§ TASK STATEMENT: Everything from the line containing "return place(nodes)" down to the line containing "return low, high" is to be returned exactly; include both boundary lines and leave out all others.
Start of DATA SECTION
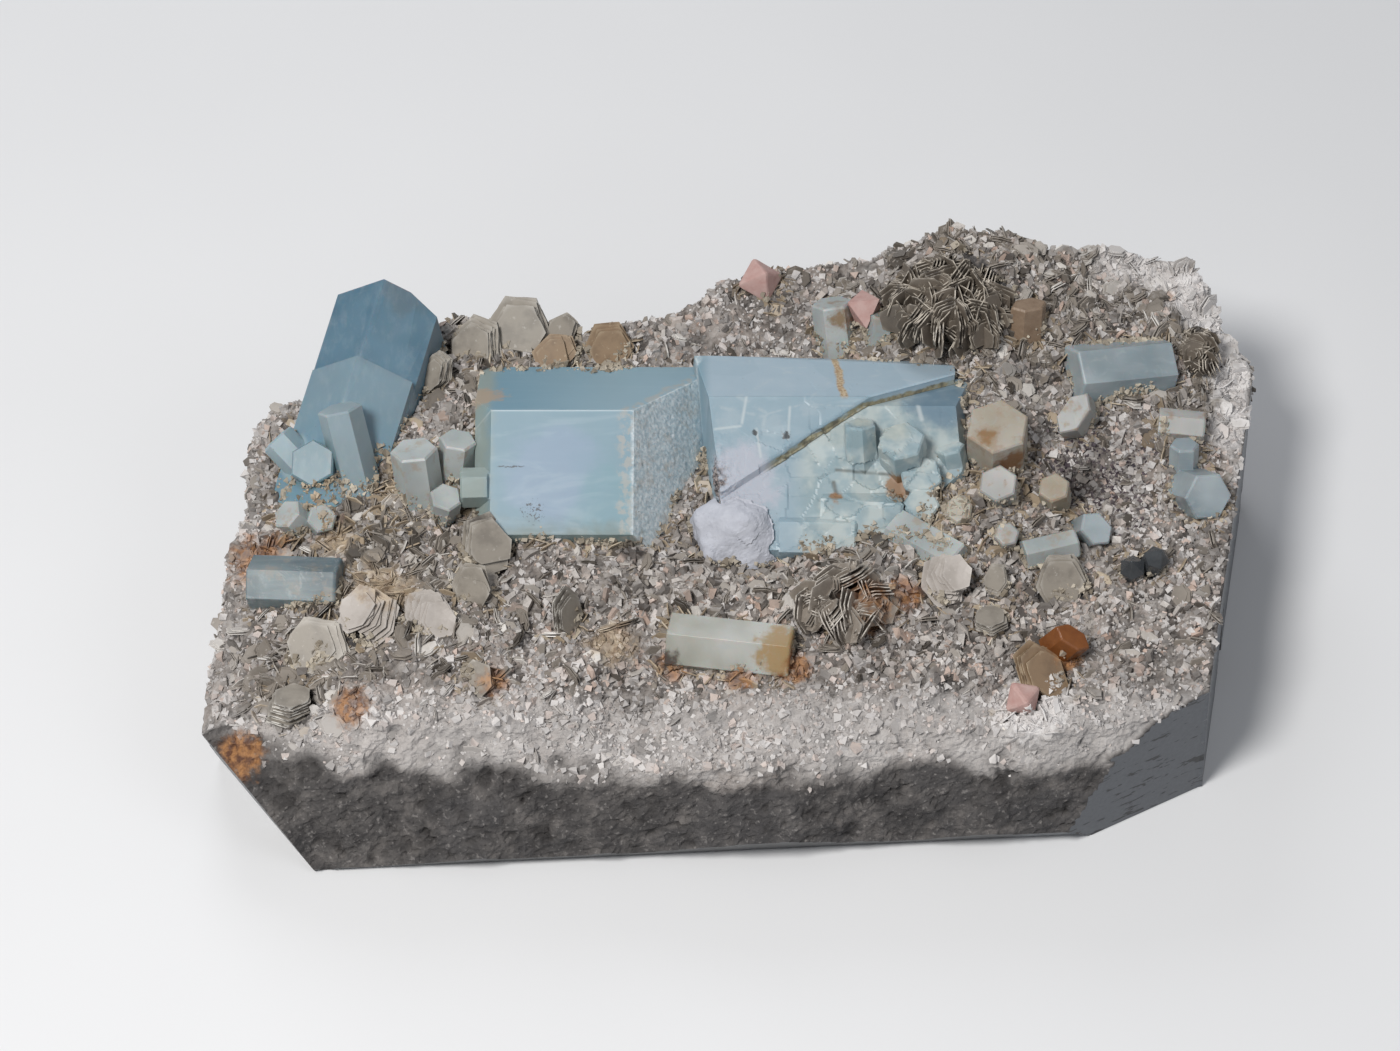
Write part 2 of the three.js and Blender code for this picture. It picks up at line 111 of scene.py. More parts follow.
class Tree:
    """A node tree. Each node comes from its type, its settings and the values of its sockets."""

    def __init__(self, tree):
        self.tree = tree
        tree.nodes.clear()

    def node(self, kind, settings=None, inputs=None, out=0):
        node = self.tree.nodes.new(kind)
        for name, value in (settings or {}).items():
            if name == "stops":
                self.set_stops(node.color_ramp, value)
            else:
                setattr(node, name, value)
        for name, value in (inputs or {}).items():
            if isinstance(value, Value):
                self.tree.links.new(value.socket, node.inputs[name])
            else:
                node.inputs[name].default_value = value
        return Value(self, node.outputs[out]) if len(node.outputs) else node

    def set_stops(self, ramp, stops):
        while len(ramp.elements) > 2:
            ramp.elements.remove(ramp.elements[-1])
        for i, (position, colour) in enumerate(stops):
            element = ramp.elements[i] if i < 2 else ramp.elements.new(position)
            element.position = position
            element.color = colour


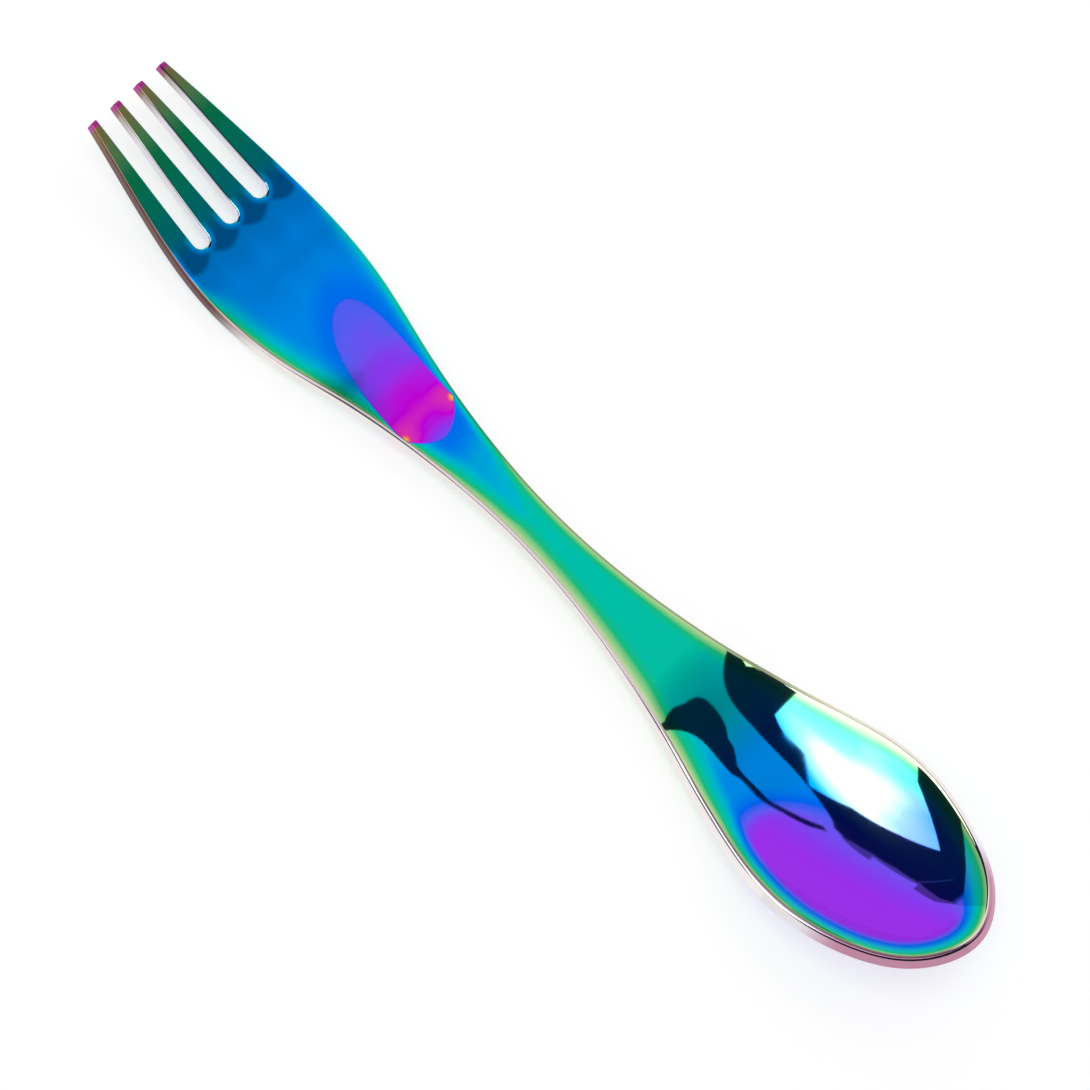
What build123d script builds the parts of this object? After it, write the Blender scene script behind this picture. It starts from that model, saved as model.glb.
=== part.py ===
from build123d import *
import os
from math import cos, pi

# Double-ended spork, pressed from one polished metal blank.
#
# A four-tine fork head and a spoon bowl share one flat handle. The blank is cut to its
# outline, slotted between the tines, and pressed: the palm dips a little, the tines curve
# up, and the bowl is drawn down and lifted towards its tip. The finished sheet is given
# as zones that meet face to face: the handle, the bowl, the palm and each tine.
#
# Frame, in millimetres: +X runs from the tine tips to the bowl's tip, +Y runs across
# and +Z is up, out of the bowl. The origin is the middle of the spork's footprint, on
# the surface that it rests on. While it is modelled, x counts from the middle of the
# blank and z from the flat top of the handle; place() then moves it to that origin.

# ---- driving dimensions (mm) -------------------------------------------------------
overall_length = 195.0        # of the blank, from the tine tips to the bowl's tip
sheet_thickness = 2.2
edge_round = 0.4              # tumbled corners of the sheet

# fork head: places are distances from the tine tips, widths are half widths
fork_length = 62.0            # tips to where the flat handle begins
tine_tip_half_width = 8.8     # over the outer tines, at their tips
fork_shoulder_at = 18.0
fork_shoulder_half_width = 11.95
fork_widest_at = 37.0
fork_half_width = 13.65
fork_taper_at = 49.0
fork_taper_half_width = 12.35
fork_neck_half_width = 9.05   # where the palm meets the handle
slot_count = 3
slot_length = 27.0            # tips to the end of each slot's round root
slot_root_width = 3.1
slot_tip_width = 3.95
slot_root_pitch = 7.0         # between neighbouring slots, at their roots
slot_tip_pitch = 5.45
tine_rise = 5.0               # how far the tips stand above the handle's top
tine_bend_at = 37.0           # where the tines begin to curve up
tine_sweep = 0.85             # share of a half wave that the tine's curve covers
palm_dip = 1.0                # how far the palm's middle lies below the handle's top
palm_rim_rise = 0.15          # how far the palm's rim stands above its middle
palm_deepest_at = 38.0
palm_dip_fade = 32.0          # length over which the dip runs out along the tines

# handle: the places of its shoulders and neck are shares of the handle's own length
fork_side_shoulder_share = 0.23
fork_side_shoulder_half_width = 6.0
neck_share = 0.52
neck_half_width = 4.35
bowl_side_shoulder_share = 0.80
bowl_side_shoulder_half_width = 5.55

# spoon bowl: places are distances from the bowl's tip, widths are half widths
bowl_length = 68.0            # tip to where the flat handle ends
bowl_neck_half_width = 7.95   # where the bowl meets the handle
bowl_flare_at = 51.0
bowl_flare_half_width = 12.4
bowl_shoulder_at = 41.0
bowl_shoulder_half_width = 15.45
bowl_widest_at = 26.5
bowl_half_width = 18.0
bowl_toe_at = 13.0            # where the rounded toe begins
bowl_toe_half_width = 15.1
bowl_toe_end_at = 5.2
bowl_toe_end_half_width = 10.5
bowl_deepest_at = 32.0
bowl_depth = 1.75             # of the lowest point, below the handle's top
bowl_tip_rise = 10.2          # of the tip, above the handle's top
bowl_tip_curl = 0.54          # share of the tip's lift that comes from its last curl
bowl_cross_curve = 0.021      # curvature across the bowl at its lowest point (1/mm)
bowl_toe_cross_curve = 0.062  # curvature across the bowl at its tip (1/mm)
bowl_wall_steepness = 0.22    # how much the side walls steepen beyond a parabola
bowl_dish_length = 45.0       # length over which the bowl's hollow opens out

# ---- how the pressed surfaces are described ----------------------------------------
surface_margin = 2.0          # how far each surface runs past the outline
surface_step = 1.5            # spacing of the points that a surface goes through
surface_tolerance = 0.001
punch_reach = 30.0            # how far the cutting prisms reach above and below
on_cut_tolerance = 0.01       # an edge this near to a cut between zones lies on it

# ---- derived places ----------------------------------------------------------------
tine_tip_x = -overall_length / 2
bowl_tip_x = overall_length / 2
palm_end_x = tine_tip_x + fork_length
bowl_start_x = bowl_tip_x - bowl_length
handle_length = bowl_start_x - palm_end_x
bowl_deepest_x = bowl_tip_x - bowl_deepest_at
slot_root_radius = slot_root_width / 2
tine_root_x = tine_tip_x + slot_length - slot_root_radius  # where the round roots begin
tine_count = slot_count + 1
inner_tine_tip_width = slot_tip_pitch - slot_tip_width
outer_slot_tip_y = slot_tip_pitch * (slot_count - 1) / 2 + slot_tip_width / 2
outer_tine_tip_width = tine_tip_half_width - outer_slot_tip_y
thinnest = min(sheet_thickness, inner_tine_tip_width, outer_tine_tip_width)
corner_round = min(edge_round, 0.3 * thinnest)             # limited by the thinnest wall


def smooth(share):
    """Ease from 0 to 1 as share goes from 0 to 1, level at both ends."""
    share = min(max(share, 0.0), 1.0)
    return share * share * (3.0 - 2.0 * share)


def fork_height(x, y):
    """Height of the fork head's top surface above the handle's top."""
    from_tip = x - tine_tip_x
    along_bend = max(0.0, (tine_bend_at - from_tip) / tine_bend_at)
    sweep = tine_sweep * pi
    rise = tine_rise * (1 - cos(sweep * along_bend)) / (1 - cos(sweep))
    opening = smooth((fork_length - from_tip) / (fork_length - palm_deepest_at))
    fading = smooth((from_tip - palm_deepest_at + palm_dip_fade) / palm_dip_fade)
    dip = palm_dip - palm_rim_rise * (y / fork_half_width) ** 2
    return rise - opening * fading * dip


def bowl_height(x, y):
    """Height of the bowl's top surface above the handle's top."""
    sink = smooth((x - bowl_start_x) / (bowl_deepest_x - bowl_start_x))
    beyond = max(0.0, (x - bowl_deepest_x) / bowl_deepest_at)
    lift = (1 - bowl_tip_curl) * beyond ** 2 + bowl_tip_curl * beyond ** 4
    centre = -bowl_depth * sink + (bowl_tip_rise + bowl_depth) * lift
    curve = bowl_cross_curve * smooth((x - bowl_start_x) / bowl_dish_length)
    curve += (bowl_toe_cross_curve - bowl_cross_curve) * beyond ** 2
    steepening = 1 + bowl_wall_steepness * (y / bowl_half_width) ** 2
    return centre + curve * y * y / 2 * steepening


def outline():
    """The blank's outline in plan, through half widths at stations along it."""
    fork = [
        (0.0, tine_tip_half_width),
        (fork_shoulder_at, fork_shoulder_half_width),
        (fork_widest_at, fork_half_width),
        (fork_taper_at, fork_taper_half_width),
        (fork_length, fork_neck_half_width),
    ]
    handle = [
        (fork_side_shoulder_share, fork_side_shoulder_half_width),
        (neck_share, neck_half_width),
        (bowl_side_shoulder_share, bowl_side_shoulder_half_width),
    ]
    bowl = [
        (bowl_length, bowl_neck_half_width),
        (bowl_flare_at, bowl_flare_half_width),
        (bowl_shoulder_at, bowl_shoulder_half_width),
        (bowl_widest_at, bowl_half_width),
        (bowl_toe_at, bowl_toe_half_width),
        (bowl_toe_end_at, bowl_toe_end_half_width),
        (0.0, 0.0),
    ]
    stations = [(tine_tip_x + place, half) for place, half in fork]
    stations += [(palm_end_x + share * handle_length, half) for share, half in handle]
    stations += [(bowl_tip_x - place, half) for place, half in bowl]
    flare = (fork_shoulder_half_width - tine_tip_half_width) / fork_shoulder_at
    far_side = Spline(stations, tangents=[(1, flare), (0, -1)])
    near_side = far_side.mirror(Plane.XZ)
    tips = Line((tine_tip_x, -tine_tip_half_width), (tine_tip_x, tine_tip_half_width))
    return make_face([far_side, near_side, tips])


def slot(index):
    """One slot between two tines: round at its root and open at the tips."""
    side = index - (slot_count - 1) / 2
    root_y = side * slot_root_pitch
    tip_y = side * slot_tip_pitch
    low_root = (tine_root_x, root_y - slot_root_radius)
    high_root = (tine_root_x, root_y + slot_root_radius)
    low_tip = (tine_tip_x, tip_y - slot_tip_width / 2)
    high_tip = (tine_tip_x, tip_y + slot_tip_width / 2)
    return make_face([
        Line(low_tip, low_root),
        ThreePointArc(low_root, (tine_root_x + slot_root_radius, root_y), high_root),
        Line(high_root, high_tip),
        Line(high_tip, low_tip),
    ])


def blank():
    """The flat blank in plan: its outline, less the slots."""
    flat = outline()
    for index in range(slot_count):
        flat -= slot(index)
    return flat


def zone(flat, low_x, high_x):
    """The part of the blank between two places along it."""
    middle = Pos((low_x + high_x) / 2, 0)
    return flat & middle * Rectangle(high_x - low_x, 4 * bowl_half_width)


def spaced(low, high):
    """Evenly spaced values from low to high, about surface_step apart."""
    count = max(2, round((high - low) / surface_step))
    return [low + (high - low) * i / count for i in range(count + 1)]


def pressed_surface(height, low_x, high_x):
    """The top surface of a pressed zone, over a rectangle in plan."""
    half_width = max(fork_half_width, bowl_half_width) + surface_margin
    points = [[(x, y, height(x, y)) for y in spaced(-half_width, half_width)]
              for x in spaced(low_x, high_x)]
    return Face.make_surface_from_array_of_points(
        points, tol=surface_tolerance, min_deg=3, max_deg=5)


def press(shape, surface):
    """Sheet of the given plan shape, pressed to a surface, its edges square to it."""
    punch = extrude(Pos(0, 0, -punch_reach) * shape, amount=2 * punch_reach)
    top = (surface & punch).faces()[0]
    return Solid.thicken(top, sheet_thickness, normal_override=(0, 0, -1))


def round_corners(solid, cuts):
    """Round a zone's corners, apart from those on its cuts at the given x places."""
    def on_cut(edge):
        box = edge.bounding_box()
        return any(abs(box.min.X - x) < on_cut_tolerance
                   and abs(box.max.X - x) < on_cut_tolerance for x in cuts)
    return solid.fillet(corner_round, [edge for edge in solid.edges() if not on_cut(edge)])


def make_handle(flat):
    """The flat handle, the one part of the blank that isn't pressed."""
    shape = zone(flat, palm_end_x, bowl_start_x)
    bar = extrude(shape, amount=-sheet_thickness).solids()[0]
    return round_corners(bar, (palm_end_x, bowl_start_x))


def beyond_cut(solid, x, keep):
    """The solids of a sheet on one side of a cut across it, in order of y."""
    pieces = solid.split(Plane(origin=(x, 0, 0), z_dir=(1, 0, 0)), keep=keep)
    solids = pieces if isinstance(pieces, list) else pieces.solids()
    return ShapeList(solids).sort_by(Axis.Y)


def make_bowl(flat):
    """The spoon bowl, from the end of the flat handle to its tip."""
    low_x = bowl_start_x - surface_margin
    surface = pressed_surface(bowl_height, low_x, bowl_tip_x + surface_margin)
    sheet = press(zone(flat, low_x, bowl_tip_x), surface)
    shell = beyond_cut(sheet, bowl_start_x, Keep.TOP)[0]
    return round_corners(shell, (bowl_start_x,))


def make_fork(flat):
    """The palm and the tines, cut apart where the slots' round roots begin."""
    high_x = palm_end_x + surface_margin
    surface = pressed_surface(fork_height, tine_tip_x - surface_margin, high_x)
    sheet = press(zone(flat, tine_tip_x, high_x), surface)
    head = beyond_cut(sheet, palm_end_x, Keep.BOTTOM)[0]
    palm = beyond_cut(head, tine_root_x, Keep.TOP)[0]
    tines = beyond_cut(head, tine_root_x, Keep.BOTTOM)
    return (round_corners(palm, (tine_root_x, palm_end_x)),
            [round_corners(tine, (tine_root_x,)) for tine in tines])


def place(nodes):
    """Move every node, so that the origin is the middle of the footprint."""
    box = Compound(list(nodes.values())).bounding_box()
    to_origin = Pos(-box.center().X, 0, -box.min.Z)
    return {name: to_origin * node for name, node in nodes.items()}


def make_spork():
    """All the nodes of the spork, by name."""
    flat = blank()
    palm, tines = make_fork(flat)
    nodes = {
        "handle": make_handle(flat),
        "spoon_bowl": make_bowl(flat),
        "fork_palm": palm,
    }
    for number, tine in enumerate(tines, start=1):
        nodes[f"tine_{number}"] = tine
    return place(nodes)


if __name__ == "__main__":
    os.makedirs("parts", exist_ok=True)
    for name, node in make_spork().items():
        node.label = name
        export_step(node, f"parts/{name}.step")
        print(name, round(node.volume, 1), "mm3")
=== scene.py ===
"""Looks of the double-ended spork: a mirror-polished steel blank with a rainbow film.

Every length below is in millimetres until it becomes a mesh, and in the frame of the
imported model: +X from the tine tips to the bowl's tip, +Y across, +Z up, with the
surface that the spork rests on at z = 0.
"""
from math import cos, pi, radians, sin

import bpy
import numpy as np
from mathutils import Matrix, Vector


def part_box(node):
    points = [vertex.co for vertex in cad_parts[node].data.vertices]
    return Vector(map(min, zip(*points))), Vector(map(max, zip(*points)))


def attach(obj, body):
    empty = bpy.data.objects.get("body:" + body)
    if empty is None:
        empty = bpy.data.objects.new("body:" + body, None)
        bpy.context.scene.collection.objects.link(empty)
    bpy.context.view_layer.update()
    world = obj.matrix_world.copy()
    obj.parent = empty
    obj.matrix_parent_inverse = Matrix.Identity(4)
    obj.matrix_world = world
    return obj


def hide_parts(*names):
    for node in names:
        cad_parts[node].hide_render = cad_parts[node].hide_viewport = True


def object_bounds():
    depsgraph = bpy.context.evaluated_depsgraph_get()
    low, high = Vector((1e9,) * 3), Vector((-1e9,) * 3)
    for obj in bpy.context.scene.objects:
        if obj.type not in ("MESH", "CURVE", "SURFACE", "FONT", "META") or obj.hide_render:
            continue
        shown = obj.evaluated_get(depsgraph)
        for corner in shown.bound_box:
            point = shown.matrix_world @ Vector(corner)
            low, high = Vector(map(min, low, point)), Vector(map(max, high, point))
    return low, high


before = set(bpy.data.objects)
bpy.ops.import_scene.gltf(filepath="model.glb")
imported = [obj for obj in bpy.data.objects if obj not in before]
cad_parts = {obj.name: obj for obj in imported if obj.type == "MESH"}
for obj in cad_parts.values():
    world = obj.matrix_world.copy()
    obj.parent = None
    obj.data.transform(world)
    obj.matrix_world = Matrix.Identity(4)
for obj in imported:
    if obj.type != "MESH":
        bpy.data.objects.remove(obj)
cad_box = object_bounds()
MM = 0.001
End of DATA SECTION
§ TASK ANSWER:
    return place(nodes)


if __name__ == "__main__":
    os.makedirs("parts", exist_ok=True)
    for name, node in make_spork().items():
        node.label = name
        export_step(node, f"parts/{name}.step")
        print(name, round(node.volume, 1), "mm3")
=== scene.py ===
"""Looks of the double-ended spork: a mirror-polished steel blank with a rainbow film.

Every length below is in millimetres until it becomes a mesh, and in the frame of the
imported model: +X from the tine tips to the bowl's tip, +Y across, +Z up, with the
surface that the spork rests on at z = 0.
"""
from math import cos, pi, radians, sin

import bpy
import numpy as np
from mathutils import Matrix, Vector


def part_box(node):
    points = [vertex.co for vertex in cad_parts[node].data.vertices]
    return Vector(map(min, zip(*points))), Vector(map(max, zip(*points)))


def attach(obj, body):
    empty = bpy.data.objects.get("body:" + body)
    if empty is None:
        empty = bpy.data.objects.new("body:" + body, None)
        bpy.context.scene.collection.objects.link(empty)
    bpy.context.view_layer.update()
    world = obj.matrix_world.copy()
    obj.parent = empty
    obj.matrix_parent_inverse = Matrix.Identity(4)
    obj.matrix_world = world
    return obj


def hide_parts(*names):
    for node in names:
        cad_parts[node].hide_render = cad_parts[node].hide_viewport = True


def object_bounds():
    depsgraph = bpy.context.evaluated_depsgraph_get()
    low, high = Vector((1e9,) * 3), Vector((-1e9,) * 3)
    for obj in bpy.context.scene.objects:
        if obj.type not in ("MESH", "CURVE", "SURFACE", "FONT", "META") or obj.hide_render:
            continue
        shown = obj.evaluated_get(depsgraph)
        for corner in shown.bound_box:
            point = shown.matrix_world @ Vector(corner)
            low, high = Vector(map(min, low, point)), Vector(map(max, high, point))
    return low, high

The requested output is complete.